The PXIe-8290 workflow resembles many NI FlexRIO and/or High-Speed Serial devices, like the PXIe-6593, PXIe-6594, or PXIe-7903. However, the workflow for PXIe-8290 requires exporting the LabVIEW project to Vivado to finish out the compile workflow. You can perform this process by clicking Generate Intermediate Files for the top level LabVIEW FPGA Module VI in the LabVIEW project.

The PXIe-8290 Aurora RDMA Streaming LabVIEW example installs with the NI-SmartNIC driver. The example includes VHDL source files and timing constraints. The files and constraints are necessary for implementing the Aurora protocol within an I/O Socket CLIP. This CLIP is preconfigured to work seamlessly with PXIe-5842, PXIe-7903, and PXIe-7902 modules. For most users, the provided implementation works out of the box. However, if you must customize the Aurora protocol, then you must also modify the VHDL template accordingly.

Compiling the FPGA design for the PXIe-8290 requires exporting the project to Vivado. Once exported, you must manually copy the generated bitfile back into your LabVIEW project. Compiling for the PXIe-8290 outlines this process. Note that the process requires a valid Vivado license and direct interaction with the Vivado design environment.

The PXIe-8290 includes a Mellanox NIC that uses the standard NVIDIA driver that is installed automatically with NI-SmartNIC. The NIC appears in Hardware Configuration Utility, but its configuration is managed directly by the operating system. To change IP settings on Windows, navigate to Settings » Network & Internet » Ethernet. Locate the appropriate NIC (for example, “Mellanox ConnectX-6”), and select Edit. You can identify the correct NIC by its MAC address. You can find the MAC address in Hardware Configuration Utility.

On the server side, an RDMA-capable ConnectX NIC is required to support the streaming rates used in the application. The server must run software that configures its RDMA NIC. The server also routes data through its RDMA NIC before initiating the Aurora data stream. An example RDMA server implementation is included with the NI-SmartNIC driver and installs into the LabVIEW directory.

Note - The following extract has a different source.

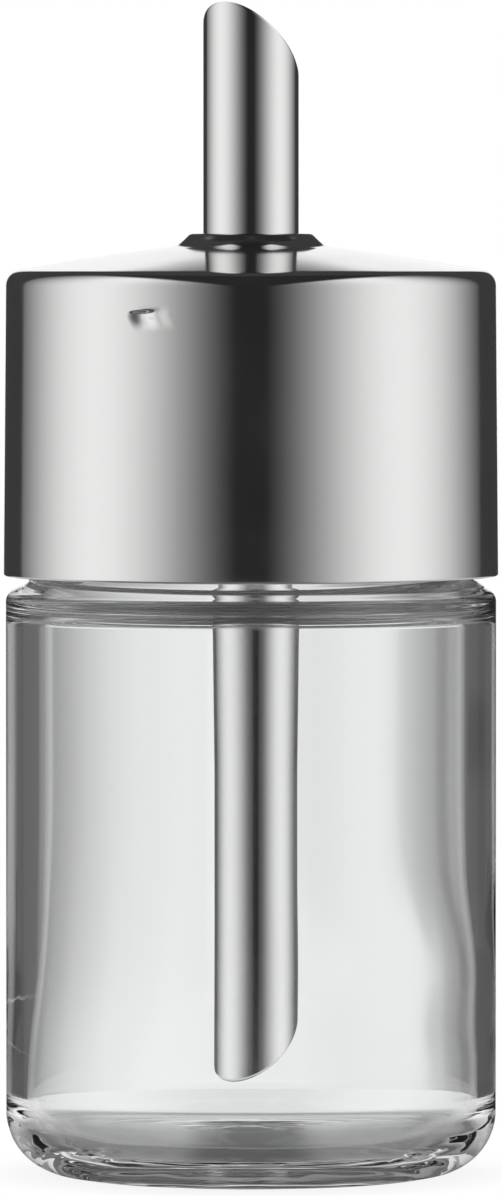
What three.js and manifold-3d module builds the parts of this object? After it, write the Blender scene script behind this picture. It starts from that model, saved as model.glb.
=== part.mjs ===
// Sugar dispenser with a flap in its spout: a thick glass jar, a screwed steel cap and a dosing tube through it.
// Millimetres, +Z up. The origin is the centre of the jar's underside, and the pouring lip points to -Y.

import * as THREE from "three";
import { mergeVertices } from "three/addons/utils/BufferGeometryUtils.js";
import Module from "manifold-3d";

const wasm = await Module();
wasm.setup();

// Jar
const jarRadius = 30.35;
const jarWall = 4.2;
const jarFloor = 5.6;
const jarHeelRadius = 7.8;
const jarShoulderHeight = 73.5;
const jarShoulderRounding = 2.4;
const puntRadius = 19;
const puntDepth = 0.7;
const cavityCornerRadius = 3;
const cavityShoulderDrop = 2.4;
const shoulderWidth = 4.75;
const neckHeight = 15;
const neckWall = 3.1;
const neckFillet = 0.8;
const rimRounding = 1.1;

// Wall of the cavity, from the top down: share of the cavity's height, share of the wall's thickness
const cavityWallShares = [
  [0.82, 1],
  [0.62, 1.01],
  [0.44, 1.07],
  [0.27, 0.93],
  [0.14, 0.69],
];
// Corner of the cavity's floor: shares of the cavity's radius, and of the height at which the corner starts
const floorCornerShares = [1.06, 0.35, 0.97, 0, 0.74];

// Steel cap
const capOverhang = 0.25;
const capGap = 0.6;
const capWall = 0.6;
const capSkirtHeight = 35.85;
const capTaper = 0.3;
const capCornerRadius = 2;
const domeRise = 2.85;
const domeBendShares = [0.62, 0.71];
const neckFootRadius = 9.1;
const neckConeHeight = 1.6;
const neckFootFillet = 1;
const neckEdgeRounding = 0.25;
const hemWidth = 1.3;

// Dent pressed in the cap, on the side of the pouring lip
const dentAzimuth = THREE.MathUtils.degToRad(9);
const dentTilt = THREE.MathUtils.degToRad(9);
const dentDrop = 3.95;
const dentDepth = 0.55;
const dentBulge = 1.6;
const dentLength = 6.4;
const dentHeight = 3.2;

// Moulded insert with the thread that screws on the neck, and the seal under it
const threadDepth = 1.2;
const threadClearance = 0.3;
const insertWall = 1.3;
const insertCeiling = 1.6;
const insertFlange = 1.4;
const plugDepth = 1.8;
const plugWall = 1.2;
const columnWall = 1.3;
const columnRibCount = 8;
const columnRibThickness = 1.2;
const gripRibCount = 24;
const gripRibThickness = 1;
const sealThickness = 1.9;
const sealMargin = 0.5;

// Bush in the cap's neck
const bushWall = 2;
const bushFlangeWidth = 3;
const bushFlangeThickness = 1.6;

// Dosing tube: it hangs in the jar and its upper end is the spout
const tubeRadius = 5.85;
const tubeNarrowing = 0.72;
const tubeWall = 0.6;
const tubeClearance = 0.1;
const spoutReach = 28.6;
const footClearance = 6.5;
const taperTop = 4.4;
const taperLength = 62;
const beadDrop = 8.8;
const beadRadius = 0.7;
const cutAngle = THREE.MathUtils.degToRad(45);

// Flap in the spout's mouth, on a pin across the tube
const hingeInset = 1.75;
const pinRadius = 0.45;
const pinClearance = 0.08;
const pinRecess = 0.05;
const flapThickness = 0.4;
const flapClearance = 0.3;
const flapRecess = 0.5;
const flapSwing = THREE.MathUtils.degToRad(35);
const barrelWall = 0.35;
const tabHalfWidth = 1.1;
const tabOverlap = 0.5;
const tabMargin = THREE.MathUtils.degToRad(2);

// Gap between pieces that rest on each other, and how far a cutter runs past what it cuts
const seatGap = 0.3;
const overrun = 1;

// Facets round each kind of piece, how far a profile's chords leave its curves, and how close two corners merge
const roundFacets = 60;
const tubeFacets = 40;
const pinFacets = 16;
const dentFacets = 24;
const curveSteps = 24;
const glassTolerance = 0.09;
const steelTolerance = 0.055;
const mergeTolerance = 0.0001;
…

Compiling for the PXIe-8290

Before you begin:
  • Install the latest release of LabVIEW and LabVIEW FPGA (2025 or later) onto the development machine.
  • Install the latest release of NI-SmartNIC onto the development machine.
  • Download version 2024.1 of Vivado (for example, from the Xilinx website), and install the software onto a separate Linux system for compilation.
  • Install the following Vivado patches to achieve proper FPGA compilation and ensure data integrity.
    • AR000036603 - Versal - Aurora 64B66B IP shows unstable CHANNEL_UP behavior when reset is applied
    • AR000036609 - Vivado 2024.1 - Difference in Vivado generated PLM in BD Flow and DCP Flow
    • AR000036956 - Vivado Synthesis 2024.1 - Crash during Boundary Optimization
    You can find these patches by searching their AR numbers on the AMD Adaptive SoC & FPGA Support portal, or through the links provided in the Related Information panel.
Note This guide assumes that the Vivado tools are installed onto a remotely connected Linux system. The system must have the appropriate Vivado license from Xilinx.
To compile for the PXIe-8290, complete the following steps:
  1. Set up and complete a LabVIEW FPGA Module design with the PXIe-8290.
  2. Export the intermediate design files from the LabVIEW FPGA Module.
    1. Leave the Allow removal of enable signals checkbox unchecked.
    2. If Xilinx Options appear in the build specification settings, you can ignore them.
      Note These options might not be visible in recent versions of the LabVIEW FPGA Module.
    3. Do not to build the FPGA with the cloud compile service.
  3. Copy the intermediate design files onto the Vivado-configured remote system.
    Note Skip this step if you are using Vivado locally.
  4. Use the NI-provided *.tcl compile script on the Vivado-configured remote system, or run an equivalent locally.
    1. Set up the environment for Vivado version 2024.1 by running source /opt/Xilinx/Vivado/2024.1/settings64.sh.
    2. Run the NI script that invokes Vivado to build a project and compile the intermediate design files: vivado -mode batch -source scriptsDFX/project_create_and_build.tcl
      • The *.tcl script is one of the files that the system creates by clicking Generate intermediate files. You must run this script from the base folder of the intermediate files.
      • This command builds a project and starts the compilation process. Depending on machine capability and project complexity, the process can take upwards of five hours.
      • After the execution of this command, the compilation outputs are added to the base folder in which you started the execution of the command.
  5. Copy the compile output to the development system where the LabVIEW FPGA Module is installed.
    Note Skip this step if you are using Vivado locally.
    You must move the resulting build files into the same folder that LabVIEW placed the intermediate files into (for example, C:\NIFPGA\compilations\).
  6. Run the VI that makes a lvbitx from the build files.
    The title of the VI is niFpgaGenerateLvbitx.vi. You can find the VI in the scriptsDFX folder, together with the design files.